One more story, one of my all-time favorites. The California electric grid operator built a set of rules for generating, distributing and paying for electricity. Those rules were dumb and bad. If you read them carefully and greedily, you could get paid silly amounts of money for generating electricity, not because the electricity was worth that much but because you found a way to exploit the rules. JPMorgan read the rules carefully and greedily, and exploited the rules. It did this openly and honestly, in ways that were ridiculous but explicitly allowed by the rules. The Federal Energy Regulatory Commission fined it $410 million for doing this, and JPMorgan meekly paid up. What JPMorgan did was explicitly allowed by the rules, but that doesn’t mean that it was allowed. Just because rules are dumb and you are smart, that doesn’t always mean that you get to take advantage of them.

Contracts have always been a complicated affair. Because they have to formalize a stable framework around fuzzy intentions by using language – which as a tool is inherently fuzzy as well.

The proposed solution for this inherent fuzziness created by the mismatches of intent and description and the thereby caused mismatching realities is probably a bit too ambitious: bug free software.

 

 

And what do you know: somebody smart quickly outsmarted the contract.

I have carefully examined the code of The DAO and decided to participate after finding the feature where splitting is rewarded with additional ether. I have made use of this feature and have rightfully claimed 3,641,694 ether, and would like to thank the DAO for this reward.

It’s unclear if the text has been written by the hacking trickster, who just wants to add a bit of insult to the injury. But the consequences of his contract are actually rather unclear as well. He may just be entitled to keep the load.

Because The DAO as a non-organisation constructed itself around the premise of its own infallibility. Read this part of self descriptive hubris:

The DAO will be deployed as an exact implementation of the Standard DAO Framework. The Whitepaper therefore describes perfectly how the DAO functions and is a great place to start learning more.

… exact implementation … describes perfectly …
Well. Obviously not that perfectly exact.

In the DAO’s belief system, acts of people are the problem, so let’s move them out of the equation. This created an entity ready to be preyed upon by other people of rather questionable intent. With the attack vector being people not being able to create 100% perfect contracts.

Hard core smart contractors don’t see a problem with this. Win some, loose some: it’s part of the package of immutability. Changing the rules after the fact may be technically possible, but violates the core principle of a Decentralized Autonomous Organization. Rolling back those transactions by an deus ex machina-act would inherently destroy the trust in the perfect engine: mind you, it worked actually without a fault.

Which is probably right. Because in their hubris, The Dao tried to construct themselves as an infallibility engine without any meaningful mechanisms for mediation or arbitration or recourse. And saving The DAO by ex-post changes might really hurt the underlying case for Decentralized Autonomous Organizations.

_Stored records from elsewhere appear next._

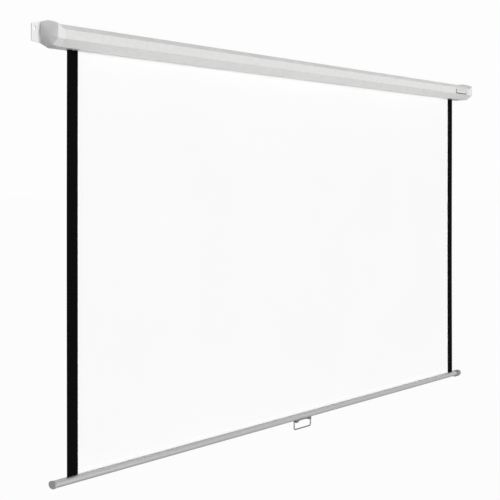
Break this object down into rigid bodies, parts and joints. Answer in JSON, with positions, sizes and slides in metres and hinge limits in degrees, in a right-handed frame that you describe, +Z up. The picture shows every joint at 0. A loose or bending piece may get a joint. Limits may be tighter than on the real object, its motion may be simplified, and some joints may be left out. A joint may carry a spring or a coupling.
{
  "type": "pull-down projector screen",
  "caption": "Wall-hung spring-roller projector screen, pulled down: long faceted case, white sheet with black side borders, oval weight bar and a wire pull.",
  "frame": {"origin": "on the wall plane, at the middle of the case's flat back", "axes": "+X along the screen to the viewer's right, +Y into the wall, +Z up"},
  "size_m": [2.517, 0.0834, 1.391],
  "materials": {
    "case_paint": "white powder coat, satin",
    "cap_plastic": "white moulded plastic, fine texture",
    "bracket_steel": "zinc plated",
    "screw_zinc": "zinc plated",
    "lock_steel": "plain steel, oiled",
    "spring_steel": "spring wire, oiled",
    "acetal": "natural acetal",
    "screen_white": "matt white coated cloth",
    "border_black": "matt black coating",
    "bar_aluminium": "satin anodised",
    "bar_cap_plastic": "grey moulded plastic",
    "handle_plastic": "dark grey moulded plastic",
    "bail_wire": "plated wire"
  },
  "bodies": {
    "case": {"case_housing": "case_paint", "end_cap_left": "cap_plastic", "end_cap_right": "cap_plastic", "idle_bracket": "bracket_steel", "spring_bracket": "bracket_steel", "case_screw_1": "screw_zinc", "case_screw_2": "screw_zinc", "case_screw_3": "screw_zinc", "case_screw_4": "screw_zinc", "spring_arbor": "bracket_steel", "idle_bush": "acetal", "ratchet_disc": "lock_steel", "torsion_spring": "spring_steel", "fixed_anchor": "acetal", "screen_fabric": "screen_white", "border_left": "border_black", "border_right": "border_black"},
    "roller": {"roller_tube": "bracket_steel", "fabric_wrap": "screen_white", "idle_plug": "acetal", "idle_pin": "bracket_steel", "pawl_carrier": "acetal", "pawl_pin_upper": "screw_zinc", "pawl_pin_lower": "screw_zinc", "turning_anchor": "acetal"},
    "pawl_upper": {"pawl_upper": "lock_steel"},
    "pawl_lower": {"pawl_lower": "lock_steel"},
    "bar": {"bottom_bar": "bar_aluminium", "bar_cap_left": "bar_cap_plastic", "bar_cap_right": "bar_cap_plastic", "hem_rod": "bracket_steel", "handle_base": "handle_plastic", "base_screw_1": "screw_zinc", "base_screw_2": "screw_zinc"},
    "bail": {"handle_bail": "bail_wire"}
  },
  "joints": [
    {"name": "screen_drop", "type": "slide", "parent": "case", "child": "bar", "axis": [0, 0, 1], "range_m": [0, 1.25], "deforming": ["screen_fabric", "border_left", "border_right"]},
    {"name": "roller_turn", "type": "hinge", "parent": "case", "child": "roller", "pos_m": [0, -0.0417, 0], "axis": [1, 0, 0], "range_deg": [0, 3600]},
    {"name": "pawl_upper_swing", "type": "hinge", "parent": "roller", "child": "pawl_upper", "pos_m": [1.1546, -0.0417, 0.0115], "axis": [1, 0, 0], "range_deg": [0, 38]},
    {"name": "pawl_lower_swing", "type": "hinge", "parent": "roller", "child": "pawl_lower", "pos_m": [1.1546, -0.0417, -0.0115], "axis": [1, 0, 0], "range_deg": [0, 38]},
    {"name": "bail_swing", "type": "hinge", "parent": "bar", "child": "bail", "pos_m": [0, -0.023, -1.315], "axis": [1, 0, 0], "range_deg": [-90, 90]}
  ],
  "couplings": [
    {"joint": "roller_turn", "follows": "screen_drop", "rad_per_m": 50.26}
  ]
}
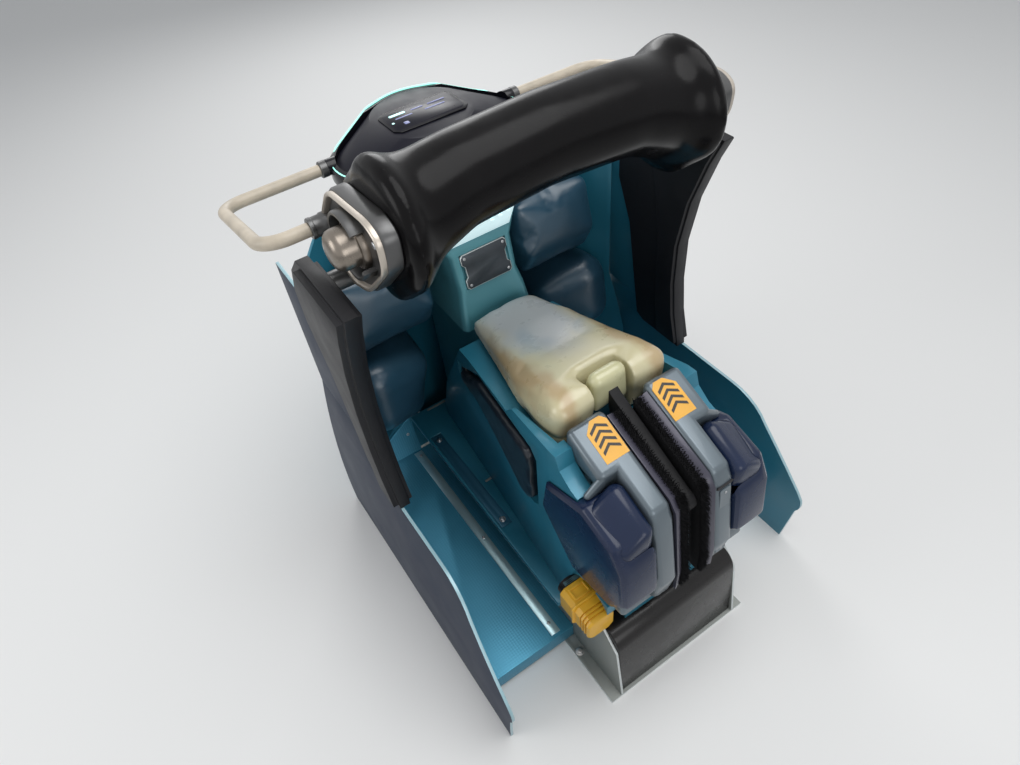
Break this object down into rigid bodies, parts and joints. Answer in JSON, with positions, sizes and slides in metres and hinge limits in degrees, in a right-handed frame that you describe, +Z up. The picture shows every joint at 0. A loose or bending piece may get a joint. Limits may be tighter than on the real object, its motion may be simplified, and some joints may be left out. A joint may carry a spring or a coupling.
{
  "type": "straddle ride seat",
  "caption": "Motorcycle-style ride seat on a floor frame, with footwells, leg fairings, chest pad with handles, hinged calf gates and a back restraint that lifts.",
  "frame": {"origin": "on the floor under the middle of the seat", "axes": "+Z up, +Y the way the rider faces, +X to the rider's right"},
  "size_m": [0.846, 0.932, 1.1031],
  "materials": {
    "frame_paint": "satin grey paint on sheet steel",
    "black_gloss": "gloss black moulding",
    "teal_shell": "satin teal moulding",
    "vent_plate": "pale translucent panel",
    "label_metal": "blank dark plate",
    "cream_vinyl": "smooth cream vinyl",
    "black_paint": "black paint",
    "pin_steel": "turned steel",
    "brush_fibre": "black bristles",
    "silver_shell": "silver paint on a moulding",
    "dark_gloss": "gloss navy moulding",
    "gate_rubber": "black skinned foam",
    "tread_metal": "textured teal sheet",
    "cover_paint": "dark teal paint",
    "wing_paint": "dark navy moulding",
    "pillar_black": "black grained moulding",
    "navy_vinyl": "dark navy vinyl",
    "black_vinyl": "smooth black vinyl",
    "cap_alloy": "satin alloy casting",
    "handle_beige": "beige moulded grip",
    "console_face": "smoked instrument face",
    "yellow_block": "yellow moulding"
  },
  "bodies": {
    "root": {"base_frame": "frame_paint", "side_plate_left": "frame_paint", "side_plate_right": "frame_paint", "heel_box": "black_gloss", "spine_shell": "teal_shell", "column_shell": "teal_shell", "vent_panel": "vent_plate", "label_plate": "label_metal", "front_shell": "teal_shell", "saddle": "cream_vinyl", "restraint_pin": "pin_steel", "brush_left": "brush_fibre", "brush_right": "brush_fibre", "pod_left": "silver_shell", "pod_right": "silver_shell", "pod_panel_left": "dark_gloss", "pod_panel_right": "dark_gloss", "pod_cap_left": "dark_gloss", "pod_cap_right": "dark_gloss", "gate_pin_left": "pin_steel", "gate_pin_right": "pin_steel", "footwell_left": "tread_metal", "footwell_right": "tread_metal", "sill_left": "teal_shell", "sill_right": "teal_shell", "cover_plate_left": "cover_paint", "cover_plate_right": "cover_paint", "wing_left": "wing_paint", "wing_right": "wing_paint", "pillar_left": "pillar_black", "pillar_right": "pillar_black", "knee_pad_left": "navy_vinyl", "knee_pad_right": "navy_vinyl", "shin_pad_left": "navy_vinyl", "shin_pad_right": "navy_vinyl", "chest_pad": "black_vinyl", "end_cap_left": "cap_alloy", "end_cap_right": "cap_alloy", "handle_left": "handle_beige", "handle_right": "handle_beige", "console_hood": "black_gloss", "console_panel": "console_face", "power_block_left": "yellow_block", "power_block_right": "yellow_block"},
    "back_restraint": {"restraint_arm": "black_paint", "restraint_pad": "cream_vinyl"},
    "gate_left": {"calf_gate_left": "gate_rubber"},
    "gate_right": {"calf_gate_right": "gate_rubber"}
  },
  "joints": [
    {"name": "back_restraint_lift", "type": "hinge", "parent": "root", "child": "back_restraint", "pos_m": [0, -0.405, 0.52], "axis": [1, 0, 0], "range_deg": [0, 55]},
    {"name": "gate_left_swing", "type": "hinge", "parent": "root", "child": "gate_left", "pos_m": [-0.107, 0.13, 0.468], "axis": [0, 0, -1], "range_deg": [0, 42]},
    {"name": "gate_right_swing", "type": "hinge", "parent": "root", "child": "gate_right", "pos_m": [0.107, 0.13, 0.468], "axis": [0, 0, 1], "range_deg": [0, 42]}
  ]
}
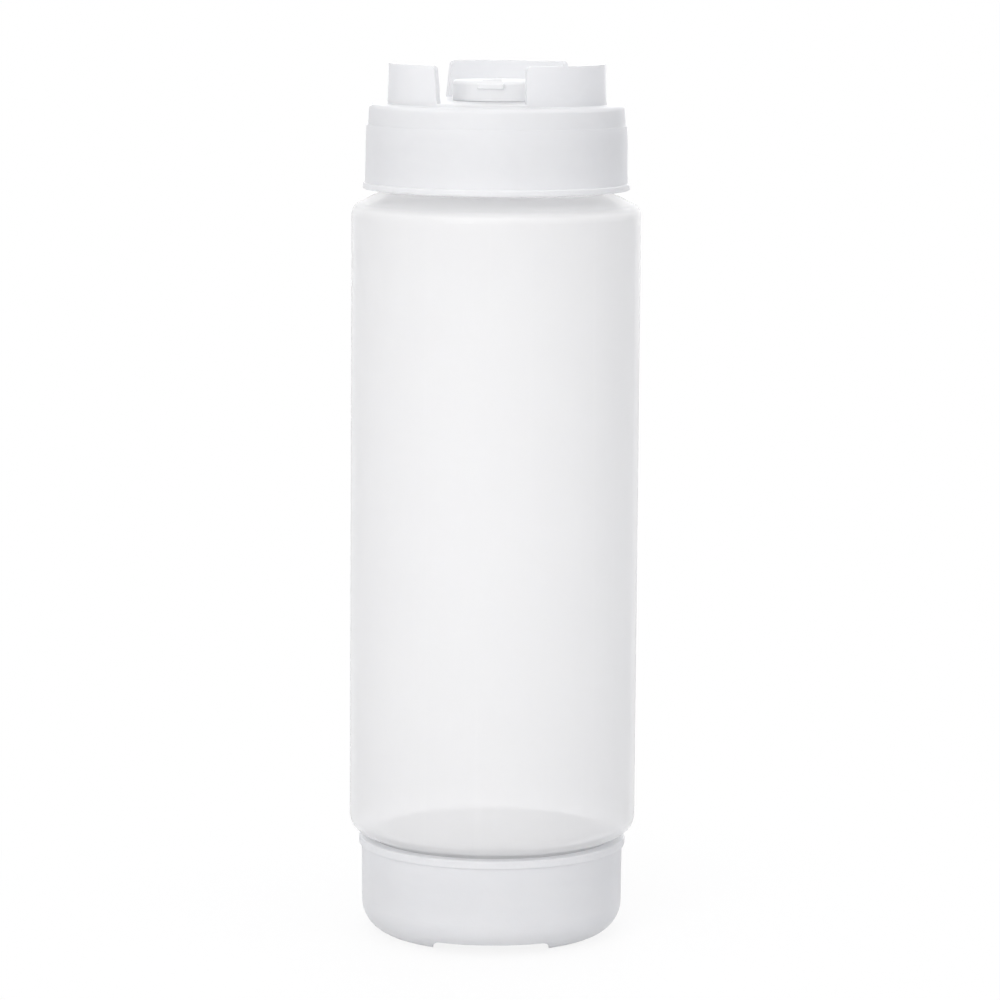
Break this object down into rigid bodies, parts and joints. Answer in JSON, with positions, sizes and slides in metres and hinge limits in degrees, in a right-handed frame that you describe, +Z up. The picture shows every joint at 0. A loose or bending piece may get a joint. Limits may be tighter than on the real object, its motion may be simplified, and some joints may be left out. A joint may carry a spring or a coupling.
{
  "type": "inverted squeeze bottle",
  "caption": "Straight translucent squeeze bottle with a screw cap at each end, a stand ring cut into walls and a hinged flip lid over a slit valve.",
  "frame": {"origin": "bottom centre: on the bottle's axis, on the plane the foot rim of the refill cap rests on", "axes": "+Z up along the bottle's axis to the stand ring; -Y is the front of both caps, with the front gap, the thumb tab and a foot notch; the lid's hinge is on the +Y side; +X completes a right-handed frame"},
  "size_m": [0.0636, 0.0634, 0.1933],
  "materials": {
    "bottle": "natural translucent, soft satin",
    "cap": "white moulded, satin",
    "seal": "pale soft gasket",
    "valve": "clear milky silicone"
  },
  "bodies": {
    "bottle": {"bottle_body": "bottle"},
    "upper_seal": {"dispensing_cap_seal": "seal"},
    "upper_cap": {"dispensing_cap": "cap", "silicone_valve": "valve", "valve_retainer": "cap"},
    "lid": {"flip_lid": "cap"},
    "lower_seal": {"refill_cap_seal": "seal"},
    "lower_cap": {"refill_cap": "cap"}
  },
  "joints": [
    {"name": "dispensing_cap_lift", "type": "slide", "parent": "bottle", "child": "upper_seal", "axis": [0, 0, 1], "range_m": [0, 0.00526]},
    {"name": "dispensing_cap_turn", "type": "hinge", "parent": "upper_seal", "child": "upper_cap", "pos_m": [0, 0, 0.1831], "axis": [0, 0, 1], "range_deg": [0, 450]},
    {"name": "flip_lid_hinge", "type": "hinge", "parent": "upper_cap", "child": "lid", "pos_m": [0, 0.01205, 0.18705], "axis": [-1, 0, 0], "range_deg": [0, 125]},
    {"name": "refill_cap_lift", "type": "slide", "parent": "bottle", "child": "lower_seal", "axis": [0, 0, -1], "range_m": [0, 0.00526]},
    {"name": "refill_cap_turn", "type": "hinge", "parent": "lower_seal", "child": "lower_cap", "pos_m": [0, 0, 0.0054], "axis": [0, 0, -1], "range_deg": [0, 450]}
  ],
  "couplings": [
    {"joint": "dispensing_cap_lift", "follows": "dispensing_cap_turn", "m_per_rad": 0.00066845},
    {"joint": "refill_cap_lift", "follows": "refill_cap_turn", "m_per_rad": 0.00066845}
  ]
}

On the other hand: creating a machine, which enables smart contract-con men to systematically defraud unsuspecting token investors, who wouldn’t have any path of recourse at all … this sounds like a solid way to implement fringe system of very limited reach and effect.

As VC Albert Wenger writes: The Path to  Learning requires Failing: The DAO

Blockchains and smart contracts are amazing new tools in our overall technological toolset. We have to learn how to deploy them to the best uses (many of which have yet to be invented). That will take failures. The DAO is not the first one (e.g., Mt. Gox) and won’t be the last one.

Unfortunately, the first DAO failure might have been somewhat expensive.